19 Mar 2020 – noon GMT – 7°C Mostly Cloudy – Co. Dublin, Ireland
We are exercising to stay fit. Outstretched arms, fingertip to fingertip, conveniently called a fathom in English. An anatomical unit of measure like cubit nor passus. Not really six feet either but once measures were standardised, it became six feet, then the unit of depth via weighted plumb-line measurements and now, I’ve got to the bottom of it. The largest of the anatomically inspired units. From a time when social isolations were the norm. Today we might call it 1.8288 metres but that requires a standard for the metre that we can’t carry with us. A metre today is the fixed numerical value of the speed of light in vacuum c to be 299 792 458 when expressed in the unit m⋅s−1, where the second is defined in terms of the caesium frequency ΔνCs. Imagine meeting a German who knew the ‘faden’ to be 1.7 metres or a Swede who used the ‘gamn’ for 1.784 metres or buying a length of silk from a Dutch trader selling in ‘vadem’ units equivalent to 1.818 metres. Reminds me of the international response to the Covid pandemic. Each nation cutting its cloth to its own measure despite globalised funding for a World Health Organisation. We know the metre was proposed by the French who defined it as one ten-millionth of the shortest distance from the North Pole to the equator passing through Paris. Not every country uses SI units and of those that do, some spell it differently. Thank you to China and South Korea for leading the way on Covid transmission mitigation and suppression. Sorry that global cooperation remains immature.

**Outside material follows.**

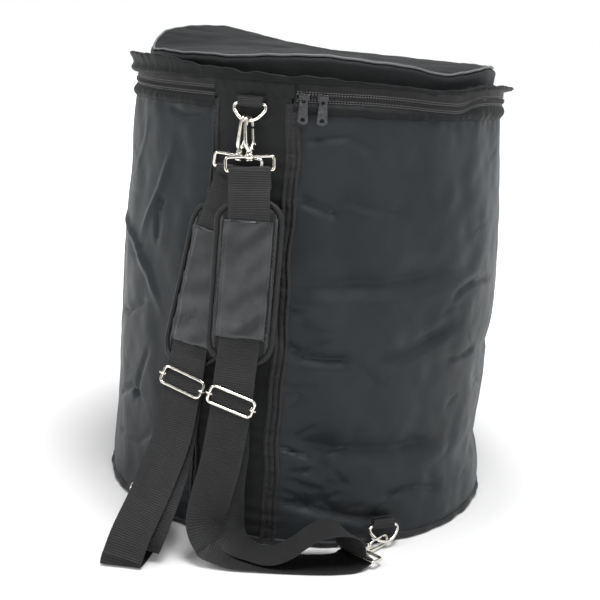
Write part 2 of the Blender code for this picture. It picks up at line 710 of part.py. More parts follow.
def strap(side, bar_up, tip_up, wide_up, bar_low, low_dir, wide_low, main, lower, back, pad_z, patch_z, tri_z):
    """One shoulder strap: webbing, pad, patch and slider frame with its loose bar."""
    w0 = wide_up
    n0 = (-Vector(tip_up)).cross(w0).normalized()
    head = fold(bar_up, -n0, tip_up, w0)
    tail = []
    for dz in (0.022, 0.010):
        p = Vector(bar_up) - n0 * (FOLD_R + 0.0002) - Vector(tip_up).normalized() * dz
        tail.append((p.x, p.y, p.z) + tuple(w0))
    down = catmull([head[-1]] + main, 4)[1:]
    floor = catmull([main[-1]] + lower, 4)[1:]
    turn = fold(bar_low, (0.0, 0.0, -1.0), low_dir, wide_low)
    first_back = catmull([turn[-1]] + back, 4)[1:]
    rows = tail + head + down + floor + turn + first_back
    # The free end passes behind the webbing, round the loose bar and is sewn to itself.
    tri_row = min(down, key=lambda r: abs(r[2] - tri_z))
    i = down.index(tri_row)
    p, t, w, n = frames(down)[i]
    s_axis = -t

    def local(x, y, d):
        return p + w * x + s_axis * y + n * d

    ends = []
    deep = -0.0072
    for y, d in ((-0.030, deep - 0.002), (-0.018, deep), (0.0, deep), (0.016, deep), (0.0205, deep + 0.0009),
                 (0.0220, deep + 0.0027), (0.0205, deep + 0.0045), (0.016, deep + 0.0053),
                 (0.0, deep + 0.0053), (-0.018, deep + 0.0050)):
        q = local(0.0, y, d)
        ends.append((q.x, q.y, q.z, w.x, w.y, w.z))
    rows = rows[:-1] + catmull([rows[-1]] + ends[:2], 3)[:-1] + ends[1:]
    add_object("webbing_" + side, *ribbon(rows, WEB_W, WEB_T), WEBBING, 0.85)

    pad_rows = rows_between(down, pad_z[0], pad_z[1])
    off = -(WEB_T / 2 + 2 * GAP + PAD_T / 2)
    add_object("pad_" + side, *slab(pad_rows, PAD_W, PAD_T, 0.005, off, 0.016), NYLON, 0.75)
    patch_rows = rows_between(down, patch_z[0], patch_z[1])
    off = WEB_T / 2 + 3 * GAP + PATCH_T / 2
    add_object("patch_" + side, *ribbon(patch_rows, PATCH_W, PATCH_T, off), VINYL, 0.35)

    tilt = math.radians(TRI_TILT_DEG)
    ct = math.cos(tilt)
    st = math.sin(tilt)

    def turned(x, y, d):
        return local(x * ct - y * st, x * st + y * ct, d)

    lift = WEB_T / 2 + TRI_WIRE + 0.0003
    corner = 0.005
    frame_path = []
    for sx, sy, a0 in ((1, 1, 0), (-1, 1, 90), (-1, -1, 180), (1, -1, 270)):
        for k in range(4):
            a = math.radians(a0 + 30 * k)
            frame_path.append((sx * (TRI_HALF_W - corner) + corner * math.cos(a),
                               sy * (TRI_HALF_H - corner) + corner * math.sin(a)))
    pts = [turned(x, y, lift) for x, y in frame_path]
    centre = turned(0.0, 0.0, lift)
    add_object("slider_frame_" + side, *wire(pts, TRI_WIRE, closed=True), NICKEL, 0.2, 1.0, centre)
    ring = TRI_WIRE + TRI_BAR_WIRE + 0.0003
    deep_bar = deep + 0.00265
    end_path = []
    for deg in (150, 110, 70, 30, -10, -45):
        a = math.radians(deg)
        end_path.append((TRI_HALF_W + ring * math.cos(a), lift + ring * math.sin(a)))
    end_path += [(TRI_HALF_W + 0.0022, -0.0018), (TRI_HALF_W + 0.0010, deep_bar + 0.0006),
                 (TRI_HALF_W - 0.0020, deep_bar)]
    bar_path = end_path + [(0.0, deep_bar)] + [(-x, d) for x, d in reversed(end_path)]
    pts = [turned(x, 0.0, d) for x, d in bar_path]
    add_object("slider_bar_" + side, *wire(pts, TRI_BAR_WIRE), NICKEL, 0.2, 1.0, turned(0.0, 0.0, deep_bar))


def at(x, y, z, w):
    return (x, y, z, w[0], w[1], w[2])


R18 = tuple(az_dir(18.0))
R14 = tuple(az_dir(14.0))
R10 = tuple(az_dir(10.0))
right_main = [
    at(0.0125, -0.2745, 0.4430, R14), at(0.0150, -0.2795, 0.4260, R10), at(0.0172, -0.2830, 0.4000, R10),
    at(0.0168, -0.2860, 0.3350, R10), at(0.0158, -0.2892, 0.2700, R10), at(0.0152, -0.2930, 0.2380, R14),
    at(0.0149, -0.2980, 0.2150, R14), at(0.0147, -0.3018, 0.1930, R14), at(0.0140, -0.3056, 0.1710, R14),
    at(0.0100, -0.3140, 0.1200, R18), at(0.0030, -0.3220, 0.0780, (0.90, 0.40, 0.0)),
    at(-0.0010, -0.3260, 0.0450, (0.70, 0.68, 0.0)), at(0.0080, -0.3270, 0.0210, (0.40, 0.90, 0.10))]
right_lower = [
    at(0.0320, -0.3200, 0.0080, (-0.10, 0.98, 0.12)), at(0.0600, -0.3100, 0.0025, (-0.36, 0.93, 0.0)),
    at(0.1000, -0.2950, 0.0010, (-0.45, 0.89, 0.0)), at(0.1350, -0.2800, 0.0010, (-0.66, 0.75, 0.0)),
    at(0.1550, -0.2680, 0.0022, (-0.88, 0.46, 0.0)), at(0.1625, -0.2610, 0.0046, (-0.92, 0.40, 0.0))]
right_back = [
    at(0.1625, -0.2625, 0.0190, (-0.92, 0.40, 0.0)), at(0.1600, -0.2660, 0.0380, (-0.85, 0.52, 0.0)),
    at(0.1450, -0.2740, 0.0490, (-0.55, 0.83, 0.0)), at(0.1220, -0.2840, 0.0420, (-0.42, 0.90, 0.0)),
    at(0.0980, -0.2930, 0.0210, (-0.42, 0.90, 0.0)), at(0.0760, -0.2985, 0.0090, (-0.38, 0.92, 0.0)),
    at(0.0520, -0.2990, 0.0070, (-0.22, 0.97, 0.0)), at(0.0300, -0.3000, 0.0145, (0.15, 0.98, 0.10)),
    at(0.0170, -0.3005, 0.0340, (0.60, 0.80, 0.10)), at(0.0110, -0.2990, 0.0620, (0.88, 0.48, 0.0)),
    at(0.0100, -0.2970, 0.0920, (0.93, 0.36, 0.0)), at(0.0120, -0.2955, 0.1250, R14)]
left_main = [
    at(-0.0105, -0.2640, 0.4440, az_dir(6.0)), at(-0.0180, -0.2645, 0.4260, az_dir(-4.0)),
    at(-0.0260, -0.2640, 0.4050, az_dir(-10.0)), at(-0.0320, -0.2640, 0.3830, az_dir(-12.0)),
    at(-0.0420, -0.2700, 0.3150, az_dir(-12.0)), at(-0.0510, -0.2775, 0.2460, az_dir(-8.0)),
    at(-0.0520, -0.2843, 0.2240, az_dir(-2.0)), at(-0.0522, -0.2920, 0.2020, az_dir(0.0)),
    at(-0.0524, -0.2997, 0.1800, az_dir(2.0)), at(-0.0545, -0.3150, 0.1373, az_dir(6.0)),
    at(-0.0638, -0.3430, 0.0830, az_dir(10.0)), at(-0.0730, -0.3720, 0.0400, az_dir(12.0)),
    at(-0.0770, -0.3880, 0.0120, az_dir(13.0))]
left_lower = [
    at(-0.0785, -0.3880, 0.0035, az_dir(14.0)), at(-0.0800, -0.3800, 0.0009, az_dir(15.0)),
    at(-0.0835, -0.3500, 0.0009, az_dir(20.0)), at(-0.0900, -0.3180, 0.0012, az_dir(30.0)),
    at(-0.0986, -0.2915, 0.0046, az_dir(37.0))]
left_back = [
    at(-0.0930, -0.2990, 0.0165, az_dir(37.0)), at(-0.0835, -0.3200, 0.0180, az_dir(28.0)),
    at(-0.0750, -0.3450, 0.0130, az_dir(18.0)), at(-0.0690, -0.3620, 0.0140, az_dir(14.0)),
    at(-0.0630, -0.3660, 0.0250, az_dir(12.0)), at(-0.0585, -0.3590, 0.0430, az_dir(12.0)),
    at(-0.0540, -0.3420, 0.0720, az_dir(10.0)), at(-0.0520, -0.3230, 0.1020, az_dir(8.0)),
    at(-0.0515, -0.3070, 0.1350, az_dir(4.0))]
strap("right", BAR_UR, TIP_UR, WIDE_UR, BAR_LR, TIP_LR, WIDE_LR, right_main, right_lower, right_back,
      (0.4245, 0.2380), (0.4060, 0.2640), 0.1930)
strap("left", BAR_UL, TIP_UL, WIDE_UL, BAR_LL, TIP_LL, WIDE_LL, left_main, left_lower, left_back,
      (0.4060, 0.2250), (0.3860, 0.2440), 0.2020)
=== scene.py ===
"""Round padded drum bag: zipped lid, soft slumped wall, two clip-on shoulder straps with pads.

Metres, +Z up, the strap panel faces -Y. Azimuths are measured from -Y towards +X.
"""

import math
import random

import bmesh
import bpy
import numpy as np
from mathutils import Matrix, Vector
from mathutils.bvhtree import BVHTree


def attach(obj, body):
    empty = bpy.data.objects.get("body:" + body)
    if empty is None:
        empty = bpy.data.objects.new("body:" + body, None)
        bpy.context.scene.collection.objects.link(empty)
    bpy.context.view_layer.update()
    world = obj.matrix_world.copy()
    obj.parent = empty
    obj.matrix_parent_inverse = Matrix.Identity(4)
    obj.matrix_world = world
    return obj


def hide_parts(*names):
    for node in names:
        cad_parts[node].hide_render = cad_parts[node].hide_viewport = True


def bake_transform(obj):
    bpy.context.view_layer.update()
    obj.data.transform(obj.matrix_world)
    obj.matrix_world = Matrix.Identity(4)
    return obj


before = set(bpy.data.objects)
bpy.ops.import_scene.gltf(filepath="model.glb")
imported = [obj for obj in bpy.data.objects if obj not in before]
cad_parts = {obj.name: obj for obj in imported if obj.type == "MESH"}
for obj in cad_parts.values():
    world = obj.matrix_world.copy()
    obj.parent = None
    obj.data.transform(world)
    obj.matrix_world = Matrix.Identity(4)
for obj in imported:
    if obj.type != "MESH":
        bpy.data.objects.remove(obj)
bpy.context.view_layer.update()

# ---- driving dimensions, the same as the CAD's except for the pads' width ----
R_BASE = 0.266
R_TOP = 0.245
WALL_TOP = 0.5295
FOAM_TOP = 0.5375
ZIP_Z = 0.543
PANEL_DEG = 10.8
ZIP_END_DEG = 11.2
SLIDERS = {"a": 14.0, "b": 19.0}
SLIDER_FACE = 0.0028
LID_R = 0.2285
WEB_W = 0.0480
WEB_T = 0.0015
RIB_PITCH = 0.0027
GAP = 0.0003
RING_W = 0.0420
RING_H = 0.0240
RING_WIRE = 0.0020
BASE_W = 0.0590
BASE_WIRE = 0.0019
SHOULDER_U = 0.0155
HOOK_WIRE = 0.0017
HOOK_END_U = 0.0625
HOOK_HALF = 0.0066
HOOK_SEAT_U = 0.0562
TRI_HALF_W = 0.02725
TRI_HALF_H = 0.01025
TRI_WIRE = 0.00175
TRI_BAR_WIRE = 0.0014
TRI_TILT_DEG = -14.0
PAD_W = 0.0745  # before its corded edge, which brings it to about the CAD's 0.080
PAD_T = 0.0085
PATCH_W = 0.0580
PULL_L = 0.0310
PULL_W = 0.0120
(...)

The surge in infections is taking choices out of our hands. We postponed the Rome walk to 2021 after Chris W fell to a mild Covid-19.
I bought a guide book for The Wild Atlantic Way because the WAW is 2700 km and I need such a replacement distance. That’s the distance we were due to walk from April 1st to August, the hike from Manchester to Rome. I’d expected to do the WAW one year soon, so having postponed the Rome hike to 2021, I’ll stay fit walking over in the west of Ireland.
I opted to walk north to south for the sole reason that when traveling south I will have a better view of the coast, since I’ll be facing oncoming traffic on the LHS of the road.
Reading the guide book, I was disappointed to see that so much of the WAW isn’t walker focussed but I should be OK on the roads this year since there will be no tourism.
Not sure when to start but it’ll be after Covid and in seasons that minimise walking in twilight or dark. Assuming the virus does get controlled, suppressed and mitigated. For this wave at least.
Several horrific months ahead. Walking is for later.